The CIA's determination to roll back communism during the Cold War inadvertently allowed radical Islamists to gain a foothold in Europe, according to a new book by Pulitzer Prize-winning author Ian Johnson.

A Mosque in Munich: Nazis, the CIA and the Rise of the Muslim Brotherhood in the West details the Nazis' attempts to create a fifth column within the Soviet empire by becoming allies with Muslim minorities living in the Soviet Union.

"The Soviet Union had oppressed Islam, closed many mosques and mistreated many minorities in the Soviet Union, including Muslims," Johnson tells host Guy Raz. "After the Germans ended up with literally millions of Red Army POWs in the war, they began to realize that many of these were potential soldiers to fight the Soviet Union."

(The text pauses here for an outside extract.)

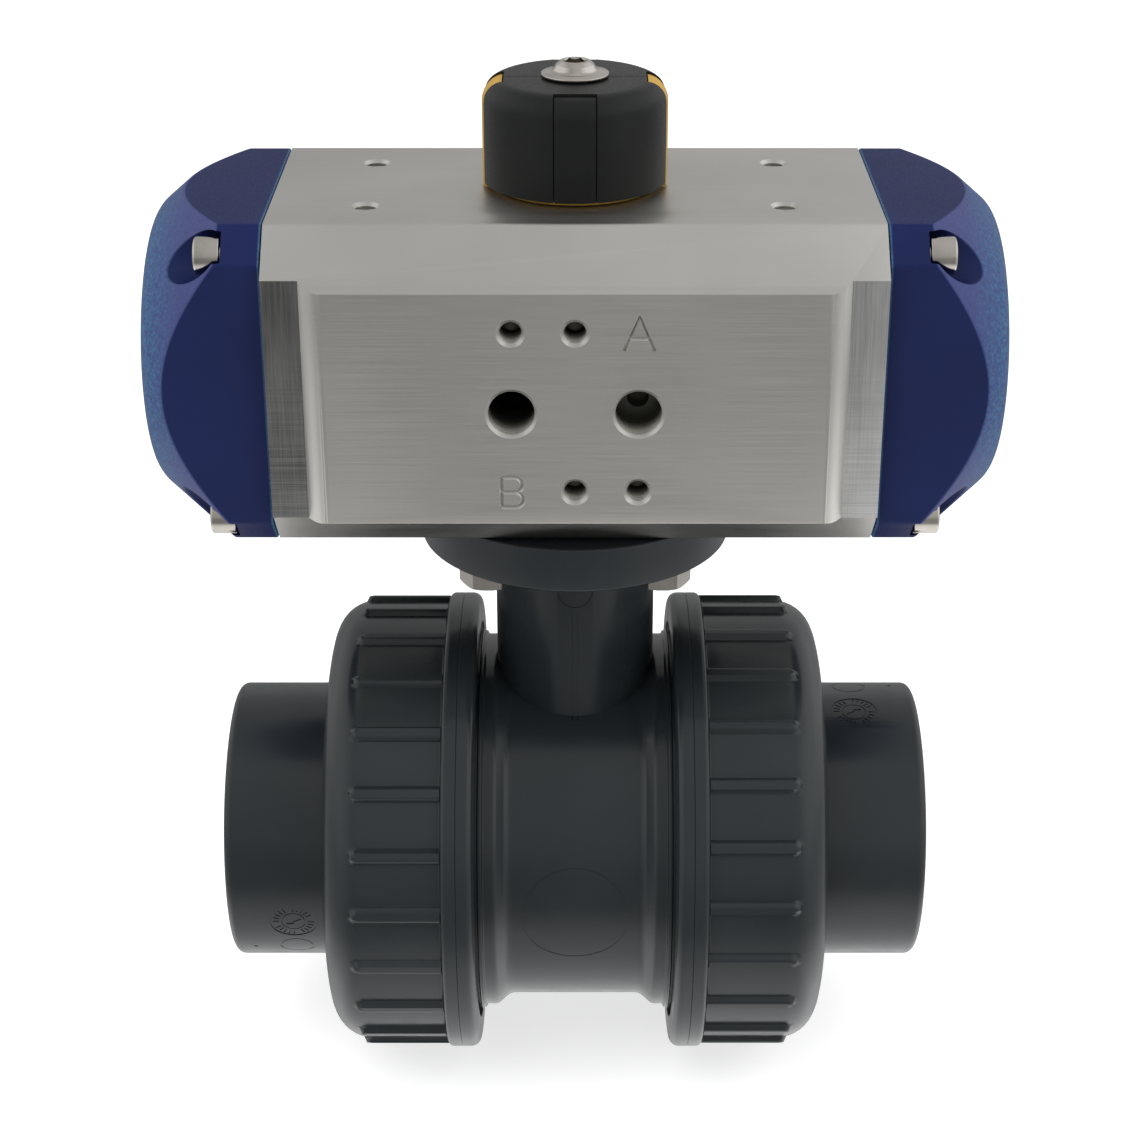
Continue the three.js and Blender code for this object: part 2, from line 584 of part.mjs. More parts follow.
// ---------------------------------------------------------------- unions

function unionEnd() {
  const socketFloor = END_FACE - SOCKET_DEPTH;
  return turnedX([
    [FLOW_R, COLLAR.start], [COLLAR.r, COLLAR.start], [COLLAR.r, COLLAR.end], [END_R, COLLAR.end],
    ...arc(END_R - 1.6, END_FACE - 1.6, 1.6, 0, Math.PI / 2, 2),
    [PIPE_R + 0.8, END_FACE], [PIPE_R, END_FACE - 1.5], [PIPE_R, socketFloor], [FLOW_R, socketFloor],
  ]);
}

function endSeal() {
  const start = SPIGOT_END - END_SEAL.depth + GAP;
  return ringX(END_SEAL.innerR + GAP, END_SEAL.outerR - GAP, start, COLLAR.start - GAP);
}

function ribbedOutline() {
  const outline = [];
  const step = 2 * Math.PI / RIBS.count;
  const foot = RIBS.halfWidth / NUT_R;
  const tip = foot * 0.85;
  for (let rib = 0; rib < RIBS.count; rib++) {
    const centre = (rib + 0.5) * step;
    for (const [r, offset] of [[NUT_R, -foot], [RIBS.tipR, -tip], [RIBS.tipR, tip], [NUT_R, foot]]) {
      outline.push([r * Math.cos(centre + offset), r * Math.sin(centre + offset)]);
    }
  }
  return outline;
}

function unionNut() {
  const ring = rod('x', NUT.start, NUT.ringEnd, NUT_RING_R, [0, 0], FINE);
  const grip = prismX(ribbedOutline(), NUT.ringEnd - 1, NUT.ribEnd);
  const roundStart = Math.asin((NUT.ribEnd + NUT_SHOULDER_R - NUT.end) / NUT_SHOULDER_R);
  const [centreR, centreX] = [NUT_R - NUT_SHOULDER_R, NUT.end - NUT_SHOULDER_R];
  const round = arc(centreR, centreX, NUT_SHOULDER_R, roundStart, Math.PI / 2, 4);
  const shoulder = turnedX([
    [0, NUT.ribEnd - 1], [NUT_R, NUT.ribEnd - 1], ...round, [0, NUT.end],
  ]);
  return cut(join(ring, grip, shoulder),
    rod('x', NUT.start - 1, COLLAR.end + GAP, NUT_BORE_R, [0, 0], FINE),
    rod('x', COLLAR.end, NUT.end + 1, END_R + 0.4, [0, 0], FINE));
}

// ---------------------------------------------------------------- assembly

const finishes = {
  anodised: { color: 0x9a9994, roughness: 0.45, metalness: 0.9 },
  blueShell: { color: 0x2b4a78, roughness: 0.5, metalness: 0 },
  darkPvc: { color: 0x3a4045, roughness: 0.35, metalness: 0 },
  blackShell: { color: 0x232424, roughness: 0.45, metalness: 0 },
  yellowShell: { color: 0xd4a546, roughness: 0.5, metalness: 0 },
  stainless: { color: 0xb4afa5, roughness: 0.3, metalness: 1 },
  castAlloy: { color: 0xa8a8a6, roughness: 0.55, metalness: 0.9 },
  nitrile: { color: 0x151515, roughness: 0.8, metalness: 0 },
  bearing: { color: 0xd8d2c0, roughness: 0.55, metalness: 0 },
  fluoro: { color: 0xf0efe9, roughness: 0.4, metalness: 0 },
};

const assembly = new THREE.Group();

function add(name, body, finish, turnZ = 0) {
  const { vertProperties, triVerts } = body.getMesh();
  const geometry = new THREE.BufferGeometry();
  geometry.setAttribute('position', new THREE.BufferAttribute(Float32Array.from(vertProperties), 3));
  geometry.setIndex(new THREE.BufferAttribute(Uint32Array.from(triVerts), 1));
  geometry.computeVertexNormals();
  const mesh = new THREE.Mesh(geometry, new THREE.MeshStandardMaterial(finishes[finish]));
  mesh.name = name;
  mesh.rotation.z = turnZ;
  assembly.add(mesh);
}

add('actuator_body', actuatorBody(), 'anodised');
add('valve_body', valveBody(), 'darkPvc');
add('seat_carrier', seatCarrier(), 'darkPvc');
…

After the war, the CIA and West German intelligence operatives, many of them former Nazis, took over the project.

Johnson says the CIA was looking for Muslims who could go into the Third World and speak credibly to counter Soviet propaganda. The Islamic Center of Munich had become the center for the Muslim Brotherhood in Germany and to some extent in Europe.

"The CIA set up a large covert propaganda operation in Munich and recruited many of these people," Johnson says.

The CIA began to support the activities of the Muslim Brotherhood in Europe and elsewhere. But U.S. attention shifted when the Vietnam War heated up, Johnson says, and it wasn't until the Soviet invasion of Afghanistan in the late 1970s that focus on the project returned.

Shortly after the attacks of Sept. 11, 2001, Johnson says, there was a desire to cut off all ties with Islamist groups like the Muslim Brotherhood and even to prosecute them. The effort failed, however, because the group could not be linked directly to terrorism.

By the second term of the Bush administration, CIA documents show there were efforts to cultivate Muslim Brotherhood groups in Europe for U.S foreign policy aims. Using Islam in this way is a fundamental problem in how we look at the religion, Johnson says.

"It's come back to haunt us again and again," he says. "But we continue to make the same mistake."